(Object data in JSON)
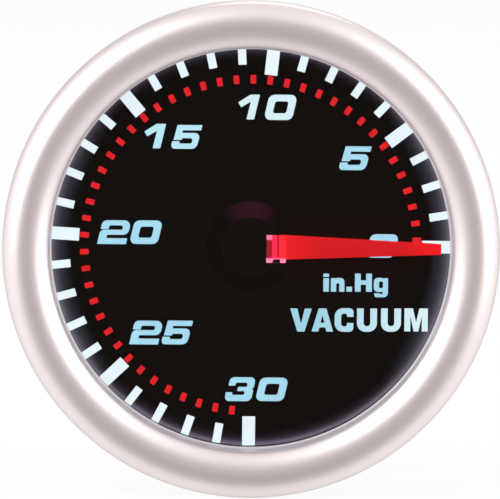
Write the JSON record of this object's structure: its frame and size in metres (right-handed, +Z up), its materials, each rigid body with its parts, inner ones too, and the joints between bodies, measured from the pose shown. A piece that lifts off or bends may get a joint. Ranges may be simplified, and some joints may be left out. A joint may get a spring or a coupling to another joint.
{
  "type": "vacuum gauge",
  "caption": "Round panel-mounted vacuum gauge with a satin bezel, smoked lens, lit scale, geared Bourdon-tube movement, hose nipple, lamp holder and clamp bracket.",
  "frame": {"origin": "on the gauge's axis, in the plane where the bezel meets the panel", "axes": "the face looks along -Y, the hose nipple points along +Y, +Z is up and +X is to the right as one reads the dial"},
  "size_m": [0.06, 0.0627, 0.06],
  "materials": {
    "bezel_metal": "satin anodised silver",
    "smoked_lens": "smoked, polished",
    "black_rubber": "smooth",
    "black_plastic": "matte black",
    "white_inlay": "translucent white, lit from behind",
    "red_inlay": "translucent red, lit from behind",
    "clear_plastic": "clear moulded plastic",
    "white_plastic": "white reflector plastic",
    "case_steel": "zinc-plated, satin",
    "brass": "turned",
    "bright_steel": "bright zinc",
    "spring_bronze": "drawn spring strip",
    "blued_steel": "blued",
    "pointer_clear": "clear pink moulding",
    "pointer_red": "red foil, lit",
    "bulb_glass": "clear bulb"
  },
  "bodies": {
    "housing": {"bezel": "bezel_metal", "lens": "smoked_lens", "lens_gasket": "black_rubber", "dial_spacer": "black_plastic", "dial_plate": "black_plastic", "tick_inlay": "white_inlay", "dot_inlay": "red_inlay", "light_guide": "clear_plastic", "reflector": "white_plastic", "case": "case_steel", "socket_block": "brass", "socket_washer": "bright_steel", "socket_nut": "brass", "hose_nipple": "brass", "studs": "bright_steel", "back_plate": "brass", "front_plate": "brass", "pillars": "brass", "plate_screws": "bright_steel", "movement_screws": "bright_steel", "stop_pins": "bright_steel", "hairspring_stud": "brass", "hairspring": "blued_steel", "bourdon_tube": "spring_bronze"},
    "pointer": {"pinion": "bright_steel", "pinion_arbor": "bright_steel", "hairspring_collet": "brass", "pointer_bush": "brass", "pointer": "pointer_clear", "pointer_foil": "pointer_red", "hub_cap": "black_plastic"},
    "sector": {"sector_gear": "brass", "sector_arbor": "bright_steel", "tail_pin": "bright_steel"},
    "link": {"link": "brass"},
    "tube_tip": {"tube_tip": "brass", "tip_pin": "bright_steel"},
    "bracket": {"clamp_bracket": "bright_steel", "lock_washers": "bright_steel"},
    "left_nut": {"thumb_nut_left": "brass"},
    "right_nut": {"thumb_nut_right": "brass"},
    "lamp": {"lamp_holder": "black_plastic", "lamp_bulb": "bulb_glass", "lamp_terminals": "bright_steel"}
  },
  "joints": [
    {"name": "pointer_turn", "type": "hinge", "parent": "housing", "child": "pointer", "pos_m": [0, 0, 0], "axis": [0, -1, 0], "range_deg": [0, 270], "stiffness_Nm_per_rad": 0.00002, "springref_deg": -17.19, "deforming": ["hairspring", "bourdon_tube"]},
    {"name": "sector_turn", "type": "hinge", "parent": "housing", "child": "sector", "pos_m": [0.012, 0, 0], "axis": [0, -1, 0], "range_deg": [-38.57, 0]},
    {"name": "link_turn", "type": "hinge", "parent": "sector", "child": "link", "pos_m": [0.01672, 0, 0.00165], "axis": [0, -1, 0], "range_deg": [0, 38.57]},
    {"name": "tube_tip_move", "type": "slide", "parent": "housing", "child": "tube_tip", "axis": [0, 0, -1], "range_m": [0, 0.0033]},
    {"name": "bracket_slide", "type": "slide", "parent": "housing", "child": "bracket", "axis": [0, -1, 0], "range_m": [-0.005, 0.005]},
    {"name": "left_nut_turn", "type": "hinge", "parent": "bracket", "child": "left_nut", "pos_m": [-0.0175, 0, 0], "axis": [0, -1, 0], "range_deg": [-2571.5, 2571.5]},
    {"name": "right_nut_turn", "type": "hinge", "parent": "bracket", "child": "right_nut", "pos_m": [0.0175, 0, 0], "axis": [0, -1, 0], "range_deg": [-2571.5, 2571.5]},
    {"name": "lamp_twist", "type": "hinge", "parent": "housing", "child": "lamp", "pos_m": [0, 0, 0.01701], "axis": [0, -1, 0], "range_deg": [0, 60]}
  ],
  "couplings": [
    {"joint": "sector_turn", "follows": "pointer_turn", "ratio": -0.14286},
    {"joint": "link_turn", "follows": "pointer_turn", "ratio": 0.14286},
    {"joint": "tube_tip_move", "follows": "pointer_turn", "m_per_rad": 0.00070087},
    {"joint": "left_nut_turn", "follows": "bracket_slide", "rad_per_m": 8976},
    {"joint": "right_nut_turn", "follows": "bracket_slide", "rad_per_m": 8976}
  ]
}
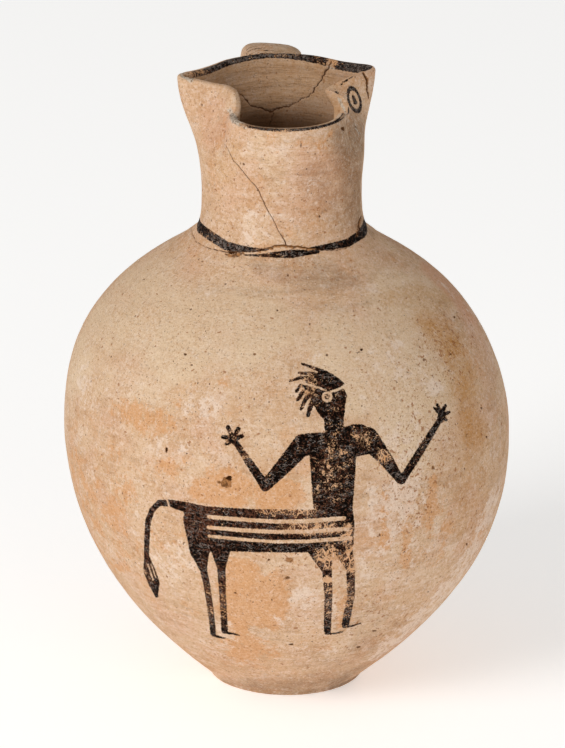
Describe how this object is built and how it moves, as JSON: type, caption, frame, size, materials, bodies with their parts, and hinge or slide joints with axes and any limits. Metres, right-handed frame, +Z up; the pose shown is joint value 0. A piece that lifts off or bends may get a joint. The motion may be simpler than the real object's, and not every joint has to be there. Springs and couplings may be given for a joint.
{
  "type": "painted pottery jug",
  "caption": "Worn ancient pottery jug with a round belly, upright neck, pinched trefoil mouth with a pouring lip, and a strap handle from rim to shoulder; holds and pours liquids.",
  "frame": {"origin": "middle of the foot's underside, on the surface that the jug stands on", "axes": "+Z up, -Y towards the pouring lip, +Y towards the strap handle, +X to the right of someone facing the lip"},
  "size_m": [0.1756, 0.1756, 0.2472],
  "materials": {
    "fired_clay": "matt unglazed buff clay with worn brown-black painted decoration, stains, cracks and pale plaster repairs"
  },
  "bodies": {
    "root": {"jug": "fired_clay"}
  },
  "joints": []
}
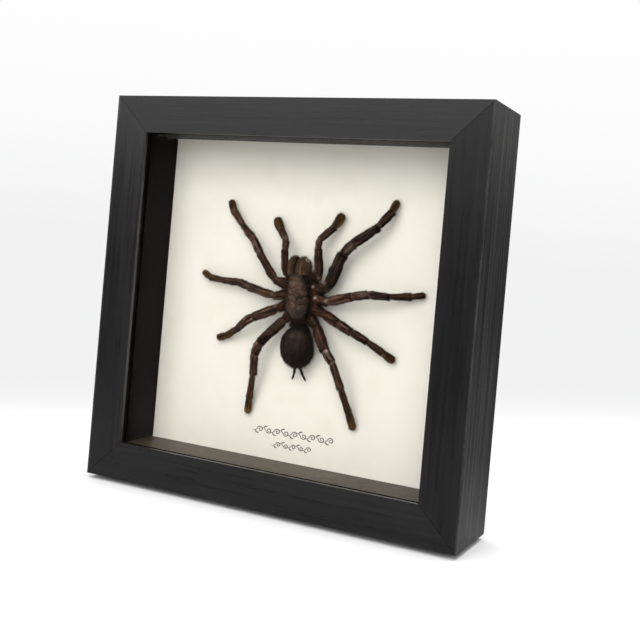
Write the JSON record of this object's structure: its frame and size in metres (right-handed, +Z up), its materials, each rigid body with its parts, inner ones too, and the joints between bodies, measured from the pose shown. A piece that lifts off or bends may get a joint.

The exercise -> Write each line above out exactly.

Problem solution ->
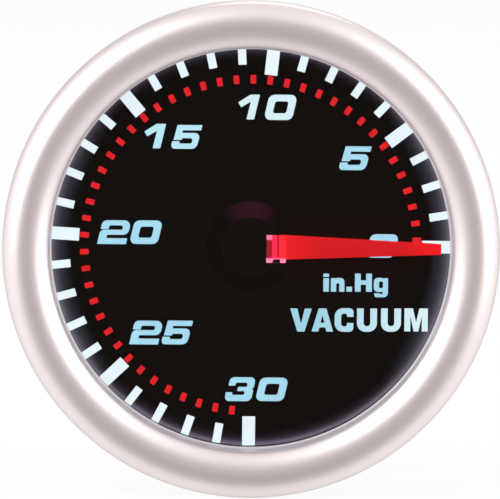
Write the JSON record of this object's structure: its frame and size in metres (right-handed, +Z up), its materials, each rigid body with its parts, inner ones too, and the joints between bodies, measured from the pose shown. A piece that lifts off or bends may get a joint. Ranges may be simplified, and some joints may be left out. A joint may get a spring or a coupling to another joint.
{
  "type": "vacuum gauge",
  "caption": "Round panel-mounted vacuum gauge with a satin bezel, smoked lens, lit scale, geared Bourdon-tube movement, hose nipple, lamp holder and clamp bracket.",
  "frame": {"origin": "on the gauge's axis, in the plane where the bezel meets the panel", "axes": "the face looks along -Y, the hose nipple points along +Y, +Z is up and +X is to the right as one reads the dial"},
  "size_m": [0.06, 0.0627, 0.06],
  "materials": {
    "bezel_metal": "satin anodised silver",
    "smoked_lens": "smoked, polished",
    "black_rubber": "smooth",
    "black_plastic": "matte black",
    "white_inlay": "translucent white, lit from behind",
    "red_inlay": "translucent red, lit from behind",
    "clear_plastic": "clear moulded plastic",
    "white_plastic": "white reflector plastic",
    "case_steel": "zinc-plated, satin",
    "brass": "turned",
    "bright_steel": "bright zinc",
    "spring_bronze": "drawn spring strip",
    "blued_steel": "blued",
    "pointer_clear": "clear pink moulding",
    "pointer_red": "red foil, lit",
    "bulb_glass": "clear bulb"
  },
  "bodies": {
    "housing": {"bezel": "bezel_metal", "lens": "smoked_lens", "lens_gasket": "black_rubber", "dial_spacer": "black_plastic", "dial_plate": "black_plastic", "tick_inlay": "white_inlay", "dot_inlay": "red_inlay", "light_guide": "clear_plastic", "reflector": "white_plastic", "case": "case_steel", "socket_block": "brass", "socket_washer": "bright_steel", "socket_nut": "brass", "hose_nipple": "brass", "studs": "bright_steel", "back_plate": "brass", "front_plate": "brass", "pillars": "brass", "plate_screws": "bright_steel", "movement_screws": "bright_steel", "stop_pins": "bright_steel", "hairspring_stud": "brass", "hairspring": "blued_steel", "bourdon_tube": "spring_bronze"},
    "pointer": {"pinion": "bright_steel", "pinion_arbor": "bright_steel", "hairspring_collet": "brass", "pointer_bush": "brass", "pointer": "pointer_clear", "pointer_foil": "pointer_red", "hub_cap": "black_plastic"},
    "sector": {"sector_gear": "brass", "sector_arbor": "bright_steel", "tail_pin": "bright_steel"},
    "link": {"link": "brass"},
    "tube_tip": {"tube_tip": "brass", "tip_pin": "bright_steel"},
    "bracket": {"clamp_bracket": "bright_steel", "lock_washers": "bright_steel"},
    "left_nut": {"thumb_nut_left": "brass"},
    "right_nut": {"thumb_nut_right": "brass"},
    "lamp": {"lamp_holder": "black_plastic", "lamp_bulb": "bulb_glass", "lamp_terminals": "bright_steel"}
  },
  "joints": [
    {"name": "pointer_turn", "type": "hinge", "parent": "housing", "child": "pointer", "pos_m": [0, 0, 0], "axis": [0, -1, 0], "range_deg": [0, 270], "stiffness_Nm_per_rad": 0.00002, "springref_deg": -17.19, "deforming": ["hairspring", "bourdon_tube"]},
    {"name": "sector_turn", "type": "hinge", "parent": "housing", "child": "sector", "pos_m": [0.012, 0, 0], "axis": [0, -1, 0], "range_deg": [-38.57, 0]},
    {"name": "link_turn", "type": "hinge", "parent": "sector", "child": "link", "pos_m": [0.01672, 0, 0.00165], "axis": [0, -1, 0], "range_deg": [0, 38.57]},
    {"name": "tube_tip_move", "type": "slide", "parent": "housing", "child": "tube_tip", "axis": [0, 0, -1], "range_m": [0, 0.0033]},
    {"name": "bracket_slide", "type": "slide", "parent": "housing", "child": "bracket", "axis": [0, -1, 0], "range_m": [-0.005, 0.005]},
    {"name": "left_nut_turn", "type": "hinge", "parent": "bracket", "child": "left_nut", "pos_m": [-0.0175, 0, 0], "axis": [0, -1, 0], "range_deg": [-2571.5, 2571.5]},
    {"name": "right_nut_turn", "type": "hinge", "parent": "bracket", "child": "right_nut", "pos_m": [0.0175, 0, 0], "axis": [0, -1, 0], "range_deg": [-2571.5, 2571.5]},
    {"name": "lamp_twist", "type": "hinge", "parent": "housing", "child": "lamp", "pos_m": [0, 0, 0.01701], "axis": [0, -1, 0], "range_deg": [0, 60]}
  ],
  "couplings": [
    {"joint": "sector_turn", "follows": "pointer_turn", "ratio": -0.14286},
    {"joint": "link_turn", "follows": "pointer_turn", "ratio": 0.14286},
    {"joint": "tube_tip_move", "follows": "pointer_turn", "m_per_rad": 0.00070087},
    {"joint": "left_nut_turn", "follows": "bracket_slide", "rad_per_m": 8976},
    {"joint": "right_nut_turn", "follows": "bracket_slide", "rad_per_m": 8976}
  ]
}
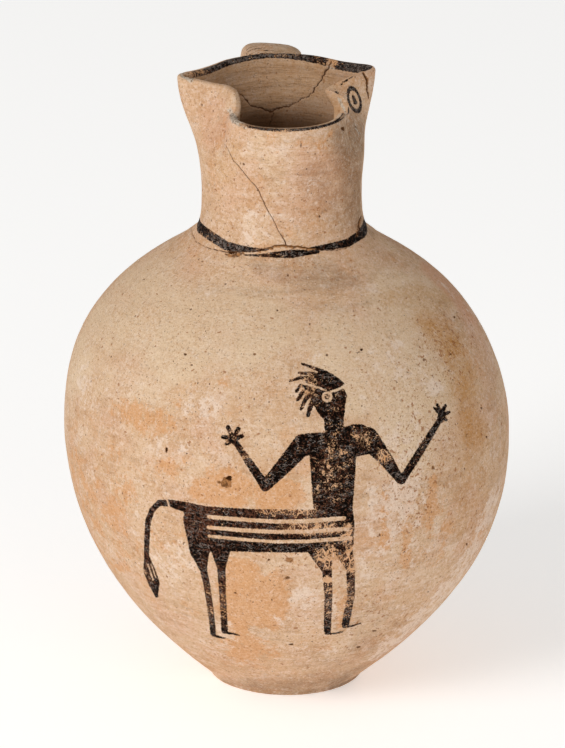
Describe how this object is built and how it moves, as JSON: type, caption, frame, size, materials, bodies with their parts, and hinge or slide joints with axes and any limits. Metres, right-handed frame, +Z up; the pose shown is joint value 0. A piece that lifts off or bends may get a joint. The motion may be simpler than the real object's, and not every joint has to be there. Springs and couplings may be given for a joint.
{
  "type": "painted pottery jug",
  "caption": "Worn ancient pottery jug with a round belly, upright neck, pinched trefoil mouth with a pouring lip, and a strap handle from rim to shoulder; holds and pours liquids.",
  "frame": {"origin": "middle of the foot's underside, on the surface that the jug stands on", "axes": "+Z up, -Y towards the pouring lip, +Y towards the strap handle, +X to the right of someone facing the lip"},
  "size_m": [0.1756, 0.1756, 0.2472],
  "materials": {
    "fired_clay": "matt unglazed buff clay with worn brown-black painted decoration, stains, cracks and pale plaster repairs"
  },
  "bodies": {
    "root": {"jug": "fired_clay"}
  },
  "joints": []
}
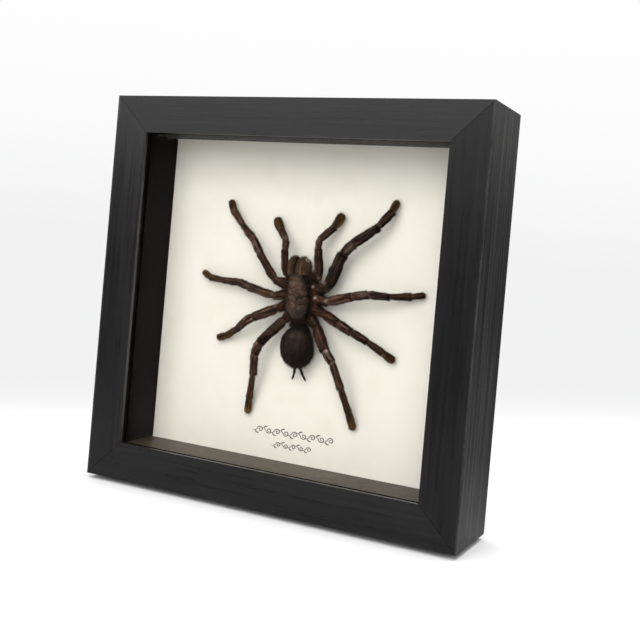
Write the JSON record of this object's structure: its frame and size in metres (right-handed, +Z up), its materials, each rigid body with its parts, inner ones too, and the joints between bodies, measured from the pose shown. A piece that lifts off or bends may get a joint.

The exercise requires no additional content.